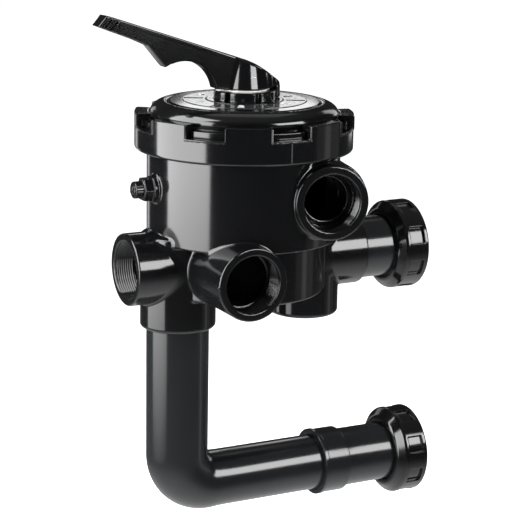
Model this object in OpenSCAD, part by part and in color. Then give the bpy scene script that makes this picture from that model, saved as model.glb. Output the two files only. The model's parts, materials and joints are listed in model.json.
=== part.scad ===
// Multiport valve for a pool sand filter, side-mounted by two union nuts.
// Drawn about the selector axis; at_frame() then moves it to the upper union's seat.

/* [Body] */
// Outer radius of the main chamber
body_r = 96.5; // [94:0.5:98]
// Depth of the main chamber below the lock ring
body_h = 88; // [84:1:92]
// Outer radius of the lower chamber
lower_r = 82.5; // [80:0.5:84]
// Depth of the lower chamber's floor below the lock ring
lower_h = 143; // [138:1:146]
// Wall thickness of the mouldings
wall = 5.5; // [4.5:0.5:6]

/* [Lock ring] */
// Height of the lock ring
ring_h = 36.5; // [35.5:0.5:38]
// Wall of the lock ring outside its thread
ring_wall = 6.5; // [5.5:0.5:8]
// Number of spanner notches
notches = 8; // [6:1:10]

/* [Ports] */
// Outer radius of the threaded ports
port_r = 36; // [34:0.5:37]
// Wall radius of the port threads, two-inch pipe thread
port_bore_r = 28.3; // [27:0.1:29]
// Depth of the port threads
port_depth = 24; // [20:1:26]

/* [Unions] */
// Distance between the two union axes
union_pitch = 230; // [200:1:260]
// Distance from the selector axis to the union seats
seat_x = 186; // [184:1:200]
// Depth of the upper union's axis below the lock ring
union_drop = 114.5; // [112:0.5:116]
// Outer radius of the union nuts
nut_r = 46.3; // [45:0.1:48]
// Thread radius of the union nuts
nut_bore_r = 40; // [39.5:0.1:41]
// Length of the union nuts
nut_len = 33.5; // [32:0.5:36]
// Outer radius of the tailpiece necks
neck_r = 32; // [31:0.5:33]

/* [Pipe] */
// Outer radius of the vertical pipe
pipe_r = 31.5; // [30:0.5:32]
// Outer radius of the horizontal pipe
low_pipe_r = 29; // [28:0.5:29.5]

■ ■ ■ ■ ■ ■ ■

### Exercise instructions
Return the listing above in its exact form.

### Result of the exercise
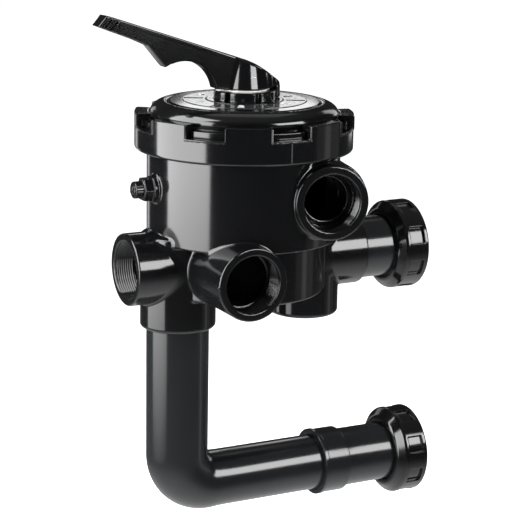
Model this object in OpenSCAD, part by part and in color. Then give the bpy scene script that makes this picture from that model, saved as model.glb. Output the two files only. The model's parts, materials and joints are listed in model.json.
=== part.scad ===
// Multiport valve for a pool sand filter, side-mounted by two union nuts.
// Drawn about the selector axis; at_frame() then moves it to the upper union's seat.

/* [Body] */
// Outer radius of the main chamber
body_r = 96.5; // [94:0.5:98]
// Depth of the main chamber below the lock ring
body_h = 88; // [84:1:92]
// Outer radius of the lower chamber
lower_r = 82.5; // [80:0.5:84]
// Depth of the lower chamber's floor below the lock ring
lower_h = 143; // [138:1:146]
// Wall thickness of the mouldings
wall = 5.5; // [4.5:0.5:6]

/* [Lock ring] */
// Height of the lock ring
ring_h = 36.5; // [35.5:0.5:38]
// Wall of the lock ring outside its thread
ring_wall = 6.5; // [5.5:0.5:8]
// Number of spanner notches
notches = 8; // [6:1:10]

/* [Ports] */
// Outer radius of the threaded ports
port_r = 36; // [34:0.5:37]
// Wall radius of the port threads, two-inch pipe thread
port_bore_r = 28.3; // [27:0.1:29]
// Depth of the port threads
port_depth = 24; // [20:1:26]

/* [Unions] */
// Distance between the two union axes
union_pitch = 230; // [200:1:260]
// Distance from the selector axis to the union seats
seat_x = 186; // [184:1:200]
// Depth of the upper union's axis below the lock ring
union_drop = 114.5; // [112:0.5:116]
// Outer radius of the union nuts
nut_r = 46.3; // [45:0.1:48]
// Thread radius of the union nuts
nut_bore_r = 40; // [39.5:0.1:41]
// Length of the union nuts
nut_len = 33.5; // [32:0.5:36]
// Outer radius of the tailpiece necks
neck_r = 32; // [31:0.5:33]

/* [Pipe] */
// Outer radius of the vertical pipe
pipe_r = 31.5; // [30:0.5:32]
// Outer radius of the horizontal pipe
low_pipe_r = 29; // [28:0.5:29.5]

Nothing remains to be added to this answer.